### What to do
Set down only the lines running from the one with "ones are plain." to the one with "for corner in", both lines included, exactly as they stand, please.

### Input records
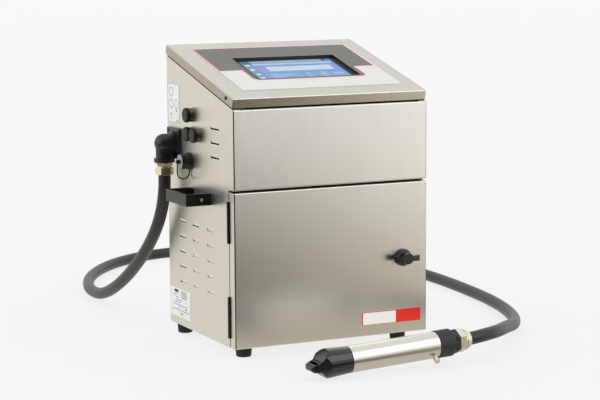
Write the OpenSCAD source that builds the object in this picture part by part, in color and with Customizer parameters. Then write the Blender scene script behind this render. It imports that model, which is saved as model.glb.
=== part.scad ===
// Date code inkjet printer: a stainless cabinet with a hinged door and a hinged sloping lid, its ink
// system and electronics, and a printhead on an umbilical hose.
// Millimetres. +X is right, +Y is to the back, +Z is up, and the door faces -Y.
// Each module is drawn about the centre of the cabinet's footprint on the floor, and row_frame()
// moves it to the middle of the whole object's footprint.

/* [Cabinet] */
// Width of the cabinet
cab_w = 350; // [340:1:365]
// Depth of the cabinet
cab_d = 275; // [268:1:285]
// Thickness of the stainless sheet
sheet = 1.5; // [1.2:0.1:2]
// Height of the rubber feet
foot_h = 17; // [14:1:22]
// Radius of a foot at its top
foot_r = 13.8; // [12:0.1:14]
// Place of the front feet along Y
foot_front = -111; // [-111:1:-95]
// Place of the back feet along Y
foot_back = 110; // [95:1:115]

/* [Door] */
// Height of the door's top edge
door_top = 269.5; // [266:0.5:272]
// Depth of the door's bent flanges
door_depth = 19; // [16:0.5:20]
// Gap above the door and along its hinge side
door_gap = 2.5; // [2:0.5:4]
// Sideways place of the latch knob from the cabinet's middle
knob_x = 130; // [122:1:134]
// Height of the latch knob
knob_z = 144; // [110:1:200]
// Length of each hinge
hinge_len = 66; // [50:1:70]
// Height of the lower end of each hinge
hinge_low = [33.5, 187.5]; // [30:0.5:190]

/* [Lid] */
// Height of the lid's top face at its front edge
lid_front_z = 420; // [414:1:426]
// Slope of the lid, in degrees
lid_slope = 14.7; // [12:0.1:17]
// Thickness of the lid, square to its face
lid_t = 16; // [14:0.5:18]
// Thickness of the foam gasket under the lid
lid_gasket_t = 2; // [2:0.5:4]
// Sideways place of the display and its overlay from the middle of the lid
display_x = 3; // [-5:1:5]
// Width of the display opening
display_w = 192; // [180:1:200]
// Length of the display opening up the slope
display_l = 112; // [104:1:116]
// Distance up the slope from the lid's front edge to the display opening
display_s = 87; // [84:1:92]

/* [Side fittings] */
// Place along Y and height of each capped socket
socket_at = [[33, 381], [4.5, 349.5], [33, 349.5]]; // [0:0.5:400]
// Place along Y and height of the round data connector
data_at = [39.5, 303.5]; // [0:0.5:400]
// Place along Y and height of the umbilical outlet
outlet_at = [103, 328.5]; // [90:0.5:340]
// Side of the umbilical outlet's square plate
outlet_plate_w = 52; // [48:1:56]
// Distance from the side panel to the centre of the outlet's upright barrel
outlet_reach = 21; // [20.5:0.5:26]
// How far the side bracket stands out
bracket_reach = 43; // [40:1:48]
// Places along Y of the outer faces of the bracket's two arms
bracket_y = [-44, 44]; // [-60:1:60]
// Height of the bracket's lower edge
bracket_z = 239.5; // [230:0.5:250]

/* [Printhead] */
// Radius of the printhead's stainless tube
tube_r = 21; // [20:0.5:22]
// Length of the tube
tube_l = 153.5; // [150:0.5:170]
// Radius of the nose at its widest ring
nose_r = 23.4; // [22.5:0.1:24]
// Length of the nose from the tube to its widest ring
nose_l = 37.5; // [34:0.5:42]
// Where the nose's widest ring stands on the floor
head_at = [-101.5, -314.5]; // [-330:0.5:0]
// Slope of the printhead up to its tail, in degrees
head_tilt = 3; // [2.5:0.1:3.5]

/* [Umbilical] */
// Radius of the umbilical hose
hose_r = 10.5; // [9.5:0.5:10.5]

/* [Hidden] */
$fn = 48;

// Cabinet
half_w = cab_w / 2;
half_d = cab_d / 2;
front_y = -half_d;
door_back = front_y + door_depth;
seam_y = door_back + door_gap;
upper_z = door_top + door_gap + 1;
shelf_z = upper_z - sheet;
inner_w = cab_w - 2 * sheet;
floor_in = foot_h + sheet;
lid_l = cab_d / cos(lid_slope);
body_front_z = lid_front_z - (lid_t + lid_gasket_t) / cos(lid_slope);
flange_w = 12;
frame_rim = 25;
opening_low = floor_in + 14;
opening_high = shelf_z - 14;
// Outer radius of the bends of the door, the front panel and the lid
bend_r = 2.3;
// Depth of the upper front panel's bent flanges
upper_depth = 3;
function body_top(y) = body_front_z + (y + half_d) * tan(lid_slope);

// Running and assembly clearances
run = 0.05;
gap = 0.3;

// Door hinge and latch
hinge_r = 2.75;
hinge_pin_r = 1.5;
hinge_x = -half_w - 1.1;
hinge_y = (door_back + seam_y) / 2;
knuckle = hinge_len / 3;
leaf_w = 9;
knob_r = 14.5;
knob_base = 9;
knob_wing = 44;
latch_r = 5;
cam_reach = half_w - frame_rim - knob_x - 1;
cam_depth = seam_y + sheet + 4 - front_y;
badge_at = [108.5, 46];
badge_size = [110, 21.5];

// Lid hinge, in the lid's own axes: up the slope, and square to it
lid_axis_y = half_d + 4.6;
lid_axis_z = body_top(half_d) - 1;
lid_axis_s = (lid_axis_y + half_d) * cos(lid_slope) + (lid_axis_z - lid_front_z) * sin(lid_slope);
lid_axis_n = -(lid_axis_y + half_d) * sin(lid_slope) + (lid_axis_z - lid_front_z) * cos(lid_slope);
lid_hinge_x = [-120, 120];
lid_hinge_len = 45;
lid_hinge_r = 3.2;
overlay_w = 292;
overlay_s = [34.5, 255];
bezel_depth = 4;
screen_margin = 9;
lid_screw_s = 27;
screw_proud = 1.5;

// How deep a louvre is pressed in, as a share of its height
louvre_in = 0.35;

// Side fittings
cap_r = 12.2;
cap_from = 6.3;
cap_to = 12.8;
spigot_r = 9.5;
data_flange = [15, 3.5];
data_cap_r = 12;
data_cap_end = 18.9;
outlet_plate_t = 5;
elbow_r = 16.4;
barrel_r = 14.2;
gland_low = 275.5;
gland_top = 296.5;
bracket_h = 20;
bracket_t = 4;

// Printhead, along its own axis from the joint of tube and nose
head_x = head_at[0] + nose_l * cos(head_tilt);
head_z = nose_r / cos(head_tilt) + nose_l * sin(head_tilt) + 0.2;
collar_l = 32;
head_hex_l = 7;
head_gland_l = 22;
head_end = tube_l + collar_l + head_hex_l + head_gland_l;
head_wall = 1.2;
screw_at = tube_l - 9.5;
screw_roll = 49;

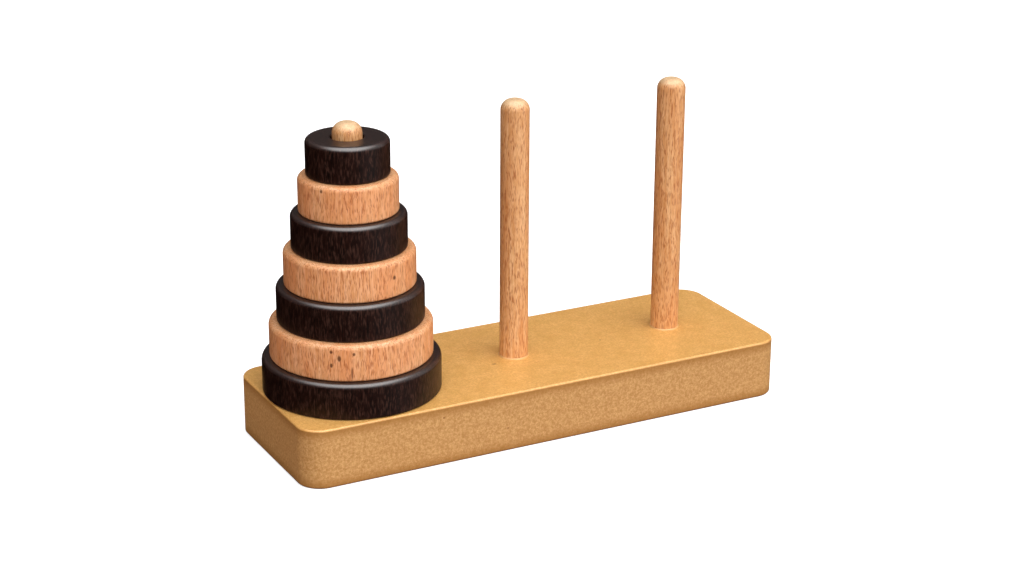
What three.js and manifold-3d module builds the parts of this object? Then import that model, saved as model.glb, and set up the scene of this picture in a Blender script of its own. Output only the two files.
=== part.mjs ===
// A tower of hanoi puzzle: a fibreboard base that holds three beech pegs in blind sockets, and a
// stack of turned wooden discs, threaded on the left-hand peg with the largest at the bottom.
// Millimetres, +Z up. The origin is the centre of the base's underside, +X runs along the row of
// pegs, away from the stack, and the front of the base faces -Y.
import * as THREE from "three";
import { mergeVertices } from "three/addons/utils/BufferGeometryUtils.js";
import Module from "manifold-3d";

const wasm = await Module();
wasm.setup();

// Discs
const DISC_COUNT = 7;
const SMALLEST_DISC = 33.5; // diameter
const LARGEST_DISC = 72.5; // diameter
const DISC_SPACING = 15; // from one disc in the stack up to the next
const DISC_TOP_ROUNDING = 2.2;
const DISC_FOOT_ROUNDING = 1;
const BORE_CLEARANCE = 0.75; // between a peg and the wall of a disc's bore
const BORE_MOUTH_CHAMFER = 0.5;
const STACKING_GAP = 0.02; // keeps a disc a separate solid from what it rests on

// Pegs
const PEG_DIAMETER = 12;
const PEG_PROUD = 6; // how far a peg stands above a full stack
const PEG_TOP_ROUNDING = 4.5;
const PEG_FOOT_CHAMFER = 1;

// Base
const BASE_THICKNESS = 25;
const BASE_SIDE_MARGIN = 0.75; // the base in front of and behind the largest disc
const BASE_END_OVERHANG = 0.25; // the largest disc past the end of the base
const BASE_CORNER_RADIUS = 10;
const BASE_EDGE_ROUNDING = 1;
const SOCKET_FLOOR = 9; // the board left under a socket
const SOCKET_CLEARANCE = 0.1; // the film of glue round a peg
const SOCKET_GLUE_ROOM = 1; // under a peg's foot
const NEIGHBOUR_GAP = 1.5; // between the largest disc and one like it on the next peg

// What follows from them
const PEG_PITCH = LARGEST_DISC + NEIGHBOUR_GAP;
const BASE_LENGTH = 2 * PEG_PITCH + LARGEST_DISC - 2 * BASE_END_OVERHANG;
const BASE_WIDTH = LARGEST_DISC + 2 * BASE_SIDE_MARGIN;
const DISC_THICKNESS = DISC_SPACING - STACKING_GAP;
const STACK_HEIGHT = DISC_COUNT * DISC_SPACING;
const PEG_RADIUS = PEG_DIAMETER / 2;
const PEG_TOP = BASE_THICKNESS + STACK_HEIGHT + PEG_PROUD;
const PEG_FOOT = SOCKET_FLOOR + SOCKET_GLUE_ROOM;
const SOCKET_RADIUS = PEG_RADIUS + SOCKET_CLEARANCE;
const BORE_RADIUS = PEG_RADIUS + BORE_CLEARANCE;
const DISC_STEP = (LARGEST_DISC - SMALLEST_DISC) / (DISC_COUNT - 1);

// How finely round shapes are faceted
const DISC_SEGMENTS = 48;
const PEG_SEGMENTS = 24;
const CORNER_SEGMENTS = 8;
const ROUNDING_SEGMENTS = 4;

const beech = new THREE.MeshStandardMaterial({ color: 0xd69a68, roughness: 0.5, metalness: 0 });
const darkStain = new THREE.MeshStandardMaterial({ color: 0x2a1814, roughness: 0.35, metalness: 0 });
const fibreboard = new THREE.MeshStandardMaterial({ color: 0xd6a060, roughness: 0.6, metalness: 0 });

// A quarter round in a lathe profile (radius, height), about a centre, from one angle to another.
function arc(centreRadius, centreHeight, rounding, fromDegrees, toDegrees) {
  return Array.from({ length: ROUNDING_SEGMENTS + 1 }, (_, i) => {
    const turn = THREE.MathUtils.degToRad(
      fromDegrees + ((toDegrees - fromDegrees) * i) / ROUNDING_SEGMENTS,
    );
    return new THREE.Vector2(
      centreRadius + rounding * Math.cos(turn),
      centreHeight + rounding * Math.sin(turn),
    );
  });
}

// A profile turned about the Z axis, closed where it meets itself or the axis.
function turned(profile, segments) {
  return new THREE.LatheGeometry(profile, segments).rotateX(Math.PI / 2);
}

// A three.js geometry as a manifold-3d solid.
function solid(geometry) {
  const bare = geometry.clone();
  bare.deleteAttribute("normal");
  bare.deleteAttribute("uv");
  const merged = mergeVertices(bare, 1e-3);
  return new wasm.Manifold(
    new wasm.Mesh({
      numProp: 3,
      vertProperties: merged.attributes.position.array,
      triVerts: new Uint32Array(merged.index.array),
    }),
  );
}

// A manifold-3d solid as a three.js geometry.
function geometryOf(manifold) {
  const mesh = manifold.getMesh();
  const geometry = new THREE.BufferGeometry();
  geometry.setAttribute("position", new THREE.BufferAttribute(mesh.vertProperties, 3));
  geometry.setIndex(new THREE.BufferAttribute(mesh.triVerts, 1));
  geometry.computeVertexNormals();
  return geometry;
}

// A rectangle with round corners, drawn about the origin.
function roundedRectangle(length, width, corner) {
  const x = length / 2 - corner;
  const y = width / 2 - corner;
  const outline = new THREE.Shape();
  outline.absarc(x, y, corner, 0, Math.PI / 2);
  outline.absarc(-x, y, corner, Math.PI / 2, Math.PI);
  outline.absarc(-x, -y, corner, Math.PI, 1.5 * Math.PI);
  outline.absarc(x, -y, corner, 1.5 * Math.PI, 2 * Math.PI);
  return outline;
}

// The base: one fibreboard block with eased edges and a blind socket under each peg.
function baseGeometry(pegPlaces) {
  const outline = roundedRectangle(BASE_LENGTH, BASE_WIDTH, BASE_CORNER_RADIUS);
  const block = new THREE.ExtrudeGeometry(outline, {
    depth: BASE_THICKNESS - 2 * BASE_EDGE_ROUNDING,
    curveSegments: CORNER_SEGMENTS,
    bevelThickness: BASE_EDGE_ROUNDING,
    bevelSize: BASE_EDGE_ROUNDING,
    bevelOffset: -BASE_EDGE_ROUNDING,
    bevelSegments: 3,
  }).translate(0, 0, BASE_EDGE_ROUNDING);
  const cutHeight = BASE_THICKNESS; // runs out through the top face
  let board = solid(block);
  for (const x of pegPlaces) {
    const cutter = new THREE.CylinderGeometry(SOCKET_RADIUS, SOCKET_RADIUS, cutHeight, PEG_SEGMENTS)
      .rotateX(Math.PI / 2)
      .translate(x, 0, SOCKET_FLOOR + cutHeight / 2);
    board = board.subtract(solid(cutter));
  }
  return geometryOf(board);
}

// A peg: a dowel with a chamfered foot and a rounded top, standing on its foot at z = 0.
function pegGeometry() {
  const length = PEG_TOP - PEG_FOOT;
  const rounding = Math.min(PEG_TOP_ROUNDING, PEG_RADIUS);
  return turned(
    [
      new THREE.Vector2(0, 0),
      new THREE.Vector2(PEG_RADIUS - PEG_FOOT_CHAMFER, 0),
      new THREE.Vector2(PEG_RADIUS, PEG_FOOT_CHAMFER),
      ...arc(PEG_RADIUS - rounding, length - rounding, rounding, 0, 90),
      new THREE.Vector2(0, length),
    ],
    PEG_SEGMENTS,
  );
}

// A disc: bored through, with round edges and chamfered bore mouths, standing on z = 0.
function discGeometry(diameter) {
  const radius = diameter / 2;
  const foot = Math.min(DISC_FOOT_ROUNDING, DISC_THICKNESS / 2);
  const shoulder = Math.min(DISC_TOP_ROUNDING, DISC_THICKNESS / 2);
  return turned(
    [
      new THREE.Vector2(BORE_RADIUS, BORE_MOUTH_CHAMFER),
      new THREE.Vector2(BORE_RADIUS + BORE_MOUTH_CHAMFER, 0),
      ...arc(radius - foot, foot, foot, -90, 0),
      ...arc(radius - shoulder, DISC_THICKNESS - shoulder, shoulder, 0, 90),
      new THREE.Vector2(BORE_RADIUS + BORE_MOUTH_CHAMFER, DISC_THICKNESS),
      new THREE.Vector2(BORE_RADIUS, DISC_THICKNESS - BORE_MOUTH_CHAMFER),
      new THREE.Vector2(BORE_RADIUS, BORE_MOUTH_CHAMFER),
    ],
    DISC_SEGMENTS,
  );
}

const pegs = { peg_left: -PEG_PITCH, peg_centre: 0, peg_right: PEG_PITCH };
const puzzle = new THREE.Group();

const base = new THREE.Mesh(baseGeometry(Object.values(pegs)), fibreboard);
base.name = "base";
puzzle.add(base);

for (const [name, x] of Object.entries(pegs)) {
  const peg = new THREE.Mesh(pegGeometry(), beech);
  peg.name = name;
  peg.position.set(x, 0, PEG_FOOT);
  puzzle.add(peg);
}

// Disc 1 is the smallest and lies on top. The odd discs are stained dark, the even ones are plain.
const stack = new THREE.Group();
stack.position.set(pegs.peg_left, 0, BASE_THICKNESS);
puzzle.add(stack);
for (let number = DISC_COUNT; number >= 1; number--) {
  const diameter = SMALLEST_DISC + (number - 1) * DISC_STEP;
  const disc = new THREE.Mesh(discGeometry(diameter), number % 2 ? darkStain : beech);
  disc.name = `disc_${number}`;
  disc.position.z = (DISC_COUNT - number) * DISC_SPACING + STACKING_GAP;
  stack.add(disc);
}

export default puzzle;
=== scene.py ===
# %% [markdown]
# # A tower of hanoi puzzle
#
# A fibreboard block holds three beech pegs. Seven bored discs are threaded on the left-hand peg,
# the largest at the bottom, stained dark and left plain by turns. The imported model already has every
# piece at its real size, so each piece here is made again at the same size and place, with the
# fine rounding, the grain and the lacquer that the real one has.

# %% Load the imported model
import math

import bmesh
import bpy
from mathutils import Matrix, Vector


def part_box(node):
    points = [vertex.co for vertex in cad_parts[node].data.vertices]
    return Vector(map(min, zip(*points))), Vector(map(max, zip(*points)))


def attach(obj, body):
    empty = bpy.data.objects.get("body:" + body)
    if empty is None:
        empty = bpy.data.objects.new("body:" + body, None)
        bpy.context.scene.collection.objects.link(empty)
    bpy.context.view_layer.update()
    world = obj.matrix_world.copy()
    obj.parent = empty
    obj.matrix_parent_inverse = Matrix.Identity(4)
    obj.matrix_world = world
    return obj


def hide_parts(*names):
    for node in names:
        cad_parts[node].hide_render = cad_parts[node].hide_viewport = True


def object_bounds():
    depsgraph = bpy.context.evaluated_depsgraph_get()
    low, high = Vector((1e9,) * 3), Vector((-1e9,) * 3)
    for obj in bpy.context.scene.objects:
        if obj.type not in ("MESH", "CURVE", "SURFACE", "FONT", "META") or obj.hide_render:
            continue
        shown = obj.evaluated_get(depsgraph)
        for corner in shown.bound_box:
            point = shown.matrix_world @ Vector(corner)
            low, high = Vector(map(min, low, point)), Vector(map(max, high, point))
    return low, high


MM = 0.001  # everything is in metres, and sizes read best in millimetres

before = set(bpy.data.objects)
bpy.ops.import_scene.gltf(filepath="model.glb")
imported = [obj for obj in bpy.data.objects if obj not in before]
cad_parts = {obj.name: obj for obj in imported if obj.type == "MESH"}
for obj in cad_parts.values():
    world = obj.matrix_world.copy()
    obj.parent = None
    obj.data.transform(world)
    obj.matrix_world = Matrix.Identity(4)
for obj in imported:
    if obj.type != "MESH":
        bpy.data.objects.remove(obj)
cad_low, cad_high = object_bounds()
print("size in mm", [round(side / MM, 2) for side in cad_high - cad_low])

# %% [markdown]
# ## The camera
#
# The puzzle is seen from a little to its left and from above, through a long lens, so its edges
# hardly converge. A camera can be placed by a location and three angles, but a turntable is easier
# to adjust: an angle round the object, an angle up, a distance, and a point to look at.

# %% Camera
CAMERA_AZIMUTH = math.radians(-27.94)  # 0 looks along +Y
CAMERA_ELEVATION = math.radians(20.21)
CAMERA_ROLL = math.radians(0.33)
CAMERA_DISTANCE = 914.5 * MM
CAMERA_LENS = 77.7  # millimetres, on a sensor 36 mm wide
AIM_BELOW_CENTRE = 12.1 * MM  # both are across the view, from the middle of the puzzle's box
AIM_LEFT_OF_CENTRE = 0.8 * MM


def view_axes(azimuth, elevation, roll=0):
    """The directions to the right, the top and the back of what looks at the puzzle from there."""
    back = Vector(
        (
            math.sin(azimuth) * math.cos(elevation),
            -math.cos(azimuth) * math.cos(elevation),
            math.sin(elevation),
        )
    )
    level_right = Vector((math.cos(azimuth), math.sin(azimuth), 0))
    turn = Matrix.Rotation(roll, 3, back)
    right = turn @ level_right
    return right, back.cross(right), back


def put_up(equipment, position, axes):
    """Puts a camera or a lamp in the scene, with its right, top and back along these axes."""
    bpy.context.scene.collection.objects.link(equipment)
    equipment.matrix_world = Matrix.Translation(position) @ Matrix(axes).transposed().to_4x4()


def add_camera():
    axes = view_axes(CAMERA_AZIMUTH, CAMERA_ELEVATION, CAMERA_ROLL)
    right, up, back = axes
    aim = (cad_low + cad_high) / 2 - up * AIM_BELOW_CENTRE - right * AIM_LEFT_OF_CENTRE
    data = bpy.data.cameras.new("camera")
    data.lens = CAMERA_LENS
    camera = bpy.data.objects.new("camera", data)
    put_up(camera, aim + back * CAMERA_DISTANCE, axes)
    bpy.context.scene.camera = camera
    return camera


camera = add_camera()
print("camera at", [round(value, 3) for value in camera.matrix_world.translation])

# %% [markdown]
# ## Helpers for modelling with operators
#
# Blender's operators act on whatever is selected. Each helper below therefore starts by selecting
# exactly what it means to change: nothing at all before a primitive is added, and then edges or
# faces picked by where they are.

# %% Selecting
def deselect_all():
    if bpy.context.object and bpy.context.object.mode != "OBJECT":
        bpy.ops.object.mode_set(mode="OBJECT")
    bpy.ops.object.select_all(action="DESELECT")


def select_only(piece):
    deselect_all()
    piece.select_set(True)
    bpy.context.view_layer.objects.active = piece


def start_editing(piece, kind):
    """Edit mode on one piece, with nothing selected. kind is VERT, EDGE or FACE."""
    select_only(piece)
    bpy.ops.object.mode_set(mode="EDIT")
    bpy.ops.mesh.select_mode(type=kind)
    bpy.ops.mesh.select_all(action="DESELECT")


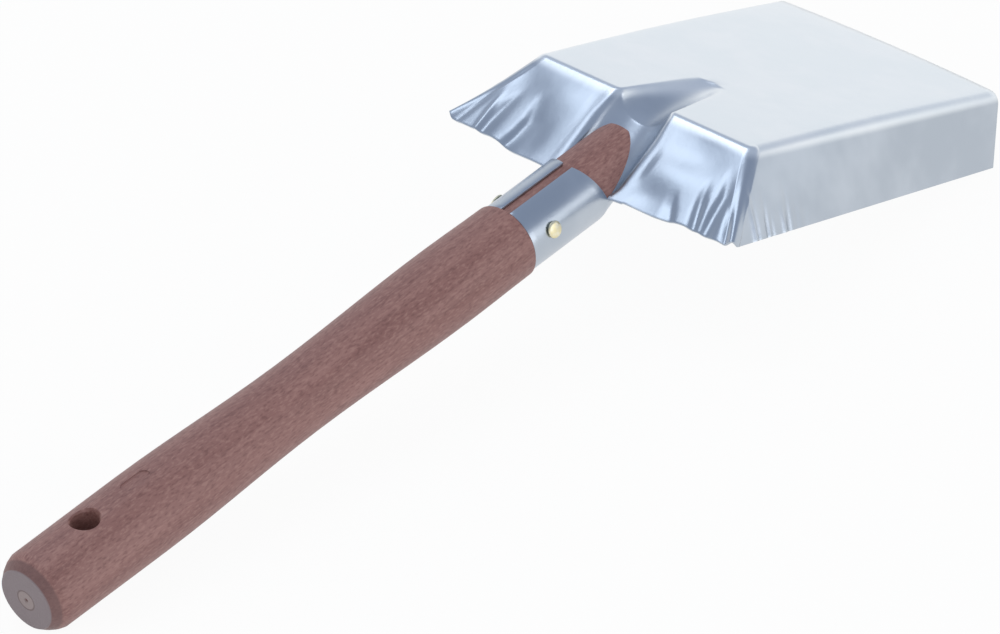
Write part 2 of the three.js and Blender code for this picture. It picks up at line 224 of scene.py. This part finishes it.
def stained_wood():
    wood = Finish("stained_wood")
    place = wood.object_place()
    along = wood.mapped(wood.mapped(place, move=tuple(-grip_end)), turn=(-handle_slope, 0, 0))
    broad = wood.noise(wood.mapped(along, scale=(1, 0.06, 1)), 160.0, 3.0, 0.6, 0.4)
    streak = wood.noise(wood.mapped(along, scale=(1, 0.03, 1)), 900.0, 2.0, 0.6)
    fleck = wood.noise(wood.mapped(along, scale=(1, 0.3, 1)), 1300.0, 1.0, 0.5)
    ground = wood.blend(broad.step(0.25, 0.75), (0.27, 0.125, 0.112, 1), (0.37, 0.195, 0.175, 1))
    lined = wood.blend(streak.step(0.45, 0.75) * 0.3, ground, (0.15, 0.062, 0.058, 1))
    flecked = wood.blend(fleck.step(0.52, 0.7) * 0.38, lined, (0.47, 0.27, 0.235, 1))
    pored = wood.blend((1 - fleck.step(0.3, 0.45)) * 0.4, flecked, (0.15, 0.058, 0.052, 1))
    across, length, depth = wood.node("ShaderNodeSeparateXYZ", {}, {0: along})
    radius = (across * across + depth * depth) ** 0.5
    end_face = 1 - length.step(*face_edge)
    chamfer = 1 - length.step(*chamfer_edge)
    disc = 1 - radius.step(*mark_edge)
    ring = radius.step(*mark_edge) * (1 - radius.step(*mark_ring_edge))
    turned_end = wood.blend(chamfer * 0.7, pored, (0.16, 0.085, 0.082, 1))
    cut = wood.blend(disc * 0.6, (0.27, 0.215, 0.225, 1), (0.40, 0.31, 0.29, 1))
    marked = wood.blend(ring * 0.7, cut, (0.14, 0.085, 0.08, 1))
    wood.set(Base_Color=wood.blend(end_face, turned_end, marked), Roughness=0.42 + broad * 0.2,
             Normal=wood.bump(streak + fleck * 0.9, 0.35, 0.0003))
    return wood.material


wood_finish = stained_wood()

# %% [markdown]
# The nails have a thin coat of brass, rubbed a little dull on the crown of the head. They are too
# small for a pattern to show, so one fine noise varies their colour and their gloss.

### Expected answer
// Disc 1 is the smallest and lies on top. The odd discs are stained dark, the even ones are plain.
const stack = new THREE.Group();
stack.position.set(pegs.peg_left, 0, BASE_THICKNESS);
puzzle.add(stack);
for (let number = DISC_COUNT; number >= 1; number--) {
  const diameter = SMALLEST_DISC + (number - 1) * DISC_STEP;
  const disc = new THREE.Mesh(discGeometry(diameter), number % 2 ? darkStain : beech);
  disc.name = `disc_${number}`;
  disc.position.z = (DISC_COUNT - number) * DISC_SPACING + STACKING_GAP;
  stack.add(disc);
}

export default puzzle;
=== scene.py ===
# %% [markdown]
# # A tower of hanoi puzzle
#
# A fibreboard block holds three beech pegs. Seven bored discs are threaded on the left-hand peg,
# the largest at the bottom, stained dark and left plain by turns. The imported model already has every
# piece at its real size, so each piece here is made again at the same size and place, with the
# fine rounding, the grain and the lacquer that the real one has.

# %% Load the imported model
import math

import bmesh
import bpy
from mathutils import Matrix, Vector


def part_box(node):
    points = [vertex.co for vertex in cad_parts[node].data.vertices]
    return Vector(map(min, zip(*points))), Vector(map(max, zip(*points)))


def attach(obj, body):
    empty = bpy.data.objects.get("body:" + body)
    if empty is None:
        empty = bpy.data.objects.new("body:" + body, None)
        bpy.context.scene.collection.objects.link(empty)
    bpy.context.view_layer.update()
    world = obj.matrix_world.copy()
    obj.parent = empty
    obj.matrix_parent_inverse = Matrix.Identity(4)
    obj.matrix_world = world
    return obj


def hide_parts(*names):
    for node in names:
        cad_parts[node].hide_render = cad_parts[node].hide_viewport = True


def object_bounds():
    depsgraph = bpy.context.evaluated_depsgraph_get()
    low, high = Vector((1e9,) * 3), Vector((-1e9,) * 3)
    for obj in bpy.context.scene.objects:
        if obj.type not in ("MESH", "CURVE", "SURFACE", "FONT", "META") or obj.hide_render:
            continue
        shown = obj.evaluated_get(depsgraph)
        for corner in shown.bound_box:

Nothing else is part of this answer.